E. As a creditor of the impaired or insolvent insurer as established in subsection (D) of this section and consistent with 23-68-126, the Association and other similar associations shall be entitled to receive a disbursement of assets out of the marshaled assets, from time to time as the assets become available, to reimburse it, as a credit against contractual obligations under this chapter. If the liquidator has not, within one hundred twenty (120) days of a final determination of insolvency of an insurer by the receivership court, made an application to the court for the approval of a proposal to disburse assets out of marshaled assets to guaranty associations having obligations because of the insolvency, then the Association shall be entitled to make application to the receivership court for approval of its own proposal to disburse these assets.

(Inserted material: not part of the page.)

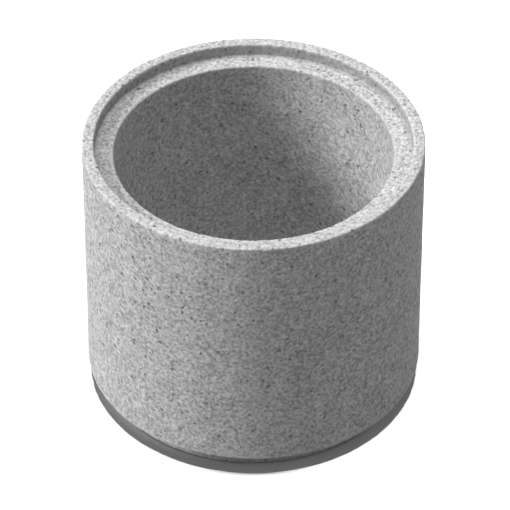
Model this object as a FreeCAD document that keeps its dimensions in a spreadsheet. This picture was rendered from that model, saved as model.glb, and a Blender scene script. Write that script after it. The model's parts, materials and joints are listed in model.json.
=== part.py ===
"""Round concrete flue liner, socket end up, standing on its spigot.

One casting. Liners stack into a flue: the spigot of each drops into the socket of the one
below, is bedded on the socket's ledge, and the gap left between lip and shoulder is pointed.
Millimetres, +Z up the flue, origin at the centre of the foot of the spigot.
"""

import FreeCAD, Part
import os

import Sketcher

DRIVING_SIZES = {
    "bore_diameter": 225.0,  # the clear flue way
    "wall_thickness": 25.5,
    "laid_length": 225.0,  # what each liner adds to the height of the flue
    "lip_thickness": 10.0,  # the part of the wall that stands up round the socket
    "socket_depth": 11.0,
    "joint_clearance": 1.5,  # all round, between a spigot and the socket it drops into
    "joint_gap": 4.0,  # left open between lip and shoulder, for pointing
    "arris_radius": 1.5,  # outer corners, as the mould leaves them
    "root_radius": 1.0,  # inner corners, at the back of the socket and under the shoulder
}

# Radii from the flue's axis and heights above the foot, as formulas on the sheet.
BORE_RADIUS = "sizes.bore_diameter / 2"
BODY_RADIUS = f"{BORE_RADIUS} + sizes.wall_thickness"
SOCKET_RADIUS = f"{BODY_RADIUS} - sizes.lip_thickness"
SPIGOT_RADIUS = f"{SOCKET_RADIUS} - sizes.joint_clearance"
SHOULDER_HEIGHT = "sizes.socket_depth + sizes.joint_gap"
LEDGE_HEIGHT = "sizes.laid_length"
RIM_HEIGHT = "sizes.laid_length + sizes.socket_depth"

# Sides of the wall's section, anticlockwise from the foot. A level side is placed by its
# height and an upright one by its radius. The foot lies on the sketch's own X axis.
SECTION = {
    "foot": ("Horizontal", None),
    "spigot": ("Vertical", SPIGOT_RADIUS),
    "shoulder": ("Horizontal", SHOULDER_HEIGHT),
    "body": ("Vertical", BODY_RADIUS),
    "rim": ("Horizontal", RIM_HEIGHT),
    "socket": ("Vertical", SOCKET_RADIUS),
    "ledge": ("Horizontal", LEDGE_HEIGHT),
    "bore": ("Vertical", BORE_RADIUS),
}
STARTS_AT_A_ROOT = ("shoulder", "ledge")  # sides that start from one of the inner corners
EDGE_TOLERANCE = 0.01


def make_sheet(doc):
    """The driving sizes, one row each: the name in column A and the aliased number in B."""
    sheet = doc.addObject("Spreadsheet::Sheet", "sizes")
    for row, (name, value) in enumerate(DRIVING_SIZES.items(), start=1):
        sheet.set(f"A{row}", name)
        sheet.set(f"B{row}", str(value))
        sheet.setAlias(f"B{row}", name)
    doc.recompute()


def origin_plane(body, role):
    """One of the body's own origin planes."""
    return next(feature for feature in body.Origin.OriginFeatures if feature.Role == role)


def rough_corner(side, direction):
    """Where a side starts before its sizes pull it into place: a plain stair, a step a side."""
    previous = (side - 1) % len(SECTION)
    if direction == "Horizontal":
        return FreeCAD.Vector(previous, side, 0)
    return FreeCAD.Vector(side, previous, 0)


def draw_wall_section(doc, body):
    """The wall cut through on one side of the flue."""
    sketch = body.newObject("Sketcher::SketchObject", "wall_section")
    sketch.AttachmentSupport = [(origin_plane(body, "XZ_Plane"), "")]
    sketch.MapMode = "FlatFace"
    corners = [rough_corner(side, direction) for side, (direction, _) in enumerate(SECTION.values())]
    for start, end in zip(corners, corners[1:] + corners[:1]):
        sketch.addGeometry(Part.LineSegment(start, end), False)
    for side, (name, (direction, place)) in enumerate(SECTION.items()):
        following = (side + 1) % len(SECTION)
        sketch.addConstraint(Sketcher.Constraint("Coincident", side, 2, following, 1))
        sketch.addConstraint(Sketcher.Constraint(direction, side))
        place_side(sketch, side, name, direction, place)
    doc.recompute()
    if not sketch.FullyConstrained:
        raise RuntimeError("the wall's section isn't held by its sizes")
    return sketch


def place_side(sketch, side, name, direction, place):
    """Holds a side at its height or its radius, and binds that to the sheet."""
    if place is None:
        sketch.addConstraint(Sketcher.Constraint("PointOnObject", side, 1, -1))
        return
    kind, measure = ("DistanceY", "height") if direction == "Horizontal" else ("DistanceX", "radius")
    start = sketch.Geometry[side].StartPoint
    value = start.y if direction == "Horizontal" else start.x
    index = sketch.addConstraint(Sketcher.Constraint(kind, -1, 1, side, 1, value))
    sketch.renameConstraint(index, f"{name}_{measure}")
    sketch.setExpression(f"Constraints.{name}_{measure}", place)


def section_corners(sketch):
    """The corner that each side starts from, as (radius, height), once the sketch is solved."""
    starts = [line.StartPoint for line in sketch.Geometry]
    return {name: (start.x, start.y) for name, start in zip(SECTION, starts)}


def turn_section(doc, body, sketch):
    """The section turned once round the flue's axis."""
    ring = body.newObject("PartDesign::Revolution", "ring")
    ring.Profile = sketch
    ring.ReferenceAxis = (sketch, ["V_Axis"])
    ring.Angle = 360.0
    body.Tip = ring
    doc.recompute()
    return ring


def circular_edges(ring, corners):
    """The names of the ring's circular edges that lie at the given corners."""
    found = []
    for number, edge in enumerate(ring.Shape.Edges, start=1):
        if not isinstance(edge.Curve, Part.Circle):
            continue
        radius, height = edge.Curve.Radius, edge.Curve.Center.z
        if any(
            abs(radius - x) < EDGE_TOLERANCE and abs(height - z) < EDGE_TOLERANCE
            for x, z in corners
        ):
            found.append(f"Edge{number}")
    return found


def round_corners(doc, body, base, name, corners, radius):
    """A fillet on the ring's edges at the given corners, its radius bound to the sheet."""
    edges = circular_edges(base, corners)
    if len(edges) != len(corners):
        raise RuntimeError(f"{name}: {len(corners)} edges wanted, {len(edges)} found")
    fillet = body.newObject("PartDesign::Fillet", name)
    fillet.Base = (base, edges)
    fillet.setExpression("Radius", radius)
    body.Tip = fillet
    doc.recompute()
    return fillet


def make_flue_liner(doc):
    """The one casting: its section turned, then the mould's corner radii."""
    body = doc.addObject("PartDesign::Body", "flue_liner")
    body.Label = "flue_liner"
    sketch = draw_wall_section(doc, body)
    ring = turn_section(doc, body, sketch)
    corners = section_corners(sketch)
    arrises = [corner for name, corner in corners.items() if name not in STARTS_AT_A_ROOT]
    roots = [corners[name] for name in STARTS_AT_A_ROOT]
    rounded = round_corners(doc, body, ring, "arrises", arrises, "sizes.arris_radius")
    round_corners(doc, body, rounded, "roots", roots, "sizes.root_radius")
    return body


def check_document(doc):
    """Stops if any object of the document failed to rebuild."""
    for item in doc.Objects:
        if {"Invalid", "Error"} & set(item.State):
            raise RuntimeError(f"{item.Label} failed: {item.State}")


def write_step(node):
    """The node's shape, checked, as parts/LABEL.step."""
    shape = node.Shape
    if shape.isNull() or not shape.isValid():
        raise RuntimeError(f"{node.Label} has no valid shape")
    os.makedirs("parts", exist_ok=True)
    shape.exportStep(f"parts/{node.Label}.step")
    box = shape.optimalBoundingBox()
    print(
        f"{node.Label}: {len(shape.Solids)} solid, {shape.Volume / 1e6:.4f} litres, "
        f"{box.XLength:.2f} x {box.YLength:.2f} x {box.ZLength:.2f} mm, foot at z {box.ZMin:.3f}"
    )


doc = FreeCAD.newDocument("flue_liner_part")
make_sheet(doc)
nodes = [make_flue_liner(doc)]
doc.recompute()
check_document(doc)
for node in nodes:
    write_step(node)
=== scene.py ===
"""A round concrete flue liner on a white floor, in metres, in the frame of its CAD part."""

import json
import math

import bpy
import numpy as np
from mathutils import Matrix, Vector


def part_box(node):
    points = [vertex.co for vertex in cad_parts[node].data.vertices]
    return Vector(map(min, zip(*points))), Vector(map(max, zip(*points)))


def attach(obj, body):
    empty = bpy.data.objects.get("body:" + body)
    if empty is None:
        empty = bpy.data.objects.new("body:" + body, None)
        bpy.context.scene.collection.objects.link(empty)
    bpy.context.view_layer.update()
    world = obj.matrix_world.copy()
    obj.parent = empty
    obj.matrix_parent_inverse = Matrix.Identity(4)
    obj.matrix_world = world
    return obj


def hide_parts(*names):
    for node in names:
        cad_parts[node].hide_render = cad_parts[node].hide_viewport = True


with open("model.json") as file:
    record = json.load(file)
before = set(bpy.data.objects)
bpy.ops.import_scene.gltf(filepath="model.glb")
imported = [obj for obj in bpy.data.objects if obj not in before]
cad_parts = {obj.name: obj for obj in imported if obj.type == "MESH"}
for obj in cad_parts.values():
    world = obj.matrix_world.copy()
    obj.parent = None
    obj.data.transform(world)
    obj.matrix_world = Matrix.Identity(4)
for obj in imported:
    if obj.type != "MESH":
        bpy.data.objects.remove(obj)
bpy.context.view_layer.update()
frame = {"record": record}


# ---------------------------------------------------------------------------------------------
# The liner: one casting of semi-dry concrete, pressed and vibrated in a steel mould and slid
# straight out of it. Its wall is a single section carried round the flue, a socket at the top
# and a spigot at the foot, with arrises that the mould and handling have left a little ragged.

MILLIMETRE = 0.001
mounts = {mount["name"]: mount for mount in frame["record"]["mounts"]}
bore_radius = mounts["flue_way"]["dims"]["r_mm"] * MILLIMETRE
socket_radius = mounts["socket"]["dims"]["r_mm"] * MILLIMETRE
spigot_radius = mounts["spigot"]["dims"]["r_mm"] * MILLIMETRE
body_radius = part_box("flue_liner")[1].x
foot_height = mounts["foot"]["pos_m"][2]
shoulder_height = mounts["shoulder"]["pos_m"][2]
ledge_height = mounts["ledge"]["pos_m"][2]
rim_height = mounts["rim"]["pos_m"][2]
ARRIS = 1.5 * MILLIMETRE
ROOT = 1.0 * MILLIMETRE

# The section's corners, anticlockwise: radius from the axis, height, rounding, raggedness.
section = [
    (bore_radius, foot_height, ARRIS, 0.12 * MILLIMETRE),
    (spigot_radius, foot_height, ARRIS, 0.20 * MILLIMETRE),
    (spigot_radius, shoulder_height, ROOT, 0.0),
    (body_radius, shoulder_height, ARRIS, 0.18 * MILLIMETRE),
    (body_radius, rim_height, ARRIS, 0.18 * MILLIMETRE),
    (socket_radius, rim_height, ARRIS, 0.18 * MILLIMETRE),
    (socket_radius, ledge_height, ROOT, 0.0),
    (bore_radius, ledge_height, ARRIS, 0.15 * MILLIMETRE),
]
POINTS_AROUND = 576
POINTS_ON_A_CORNER = 6
CLOSEST_ROWS = 1.3 * MILLIMETRE
SPARSEST_ROWS = 9.0 * MILLIMETRE
STEPS_ON_A_SHORT_SIDE = 8.0
MOST_CROWDED = 0.7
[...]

F. It is the intent of the General Assembly that the coverage provided through the Arkansas Life and Health Insurance Guaranty Association for any annuity contract executed pursuant to 11-9-210 shall be the lesser of the contractual obligations of the insurer or one hundred thousand dollars ($100,000) in the present value of annuity benefits including net cash surrender and net cash withdrawal values as provided in subsection (A) of this section;

G. It is the intent of the General Assembly that coverage provided by the Arkansas Life and Health Insurance Guaranty Association for annuity contracts executed pursuant to 11-9-210 shall not be affected by the fact that the annuity payments are sent to the Workers' Compensation Commission for distribution to the claimants and beneficiaries, and that any funds provided by the Arkansas Life and Health Insurance Guaranty Association for payment to claimants or beneficiaries for whom annuity contracts are executed under 11-9-210 shall be sent to the Workers' Compensation Commission for distribution to claimants or beneficiaries.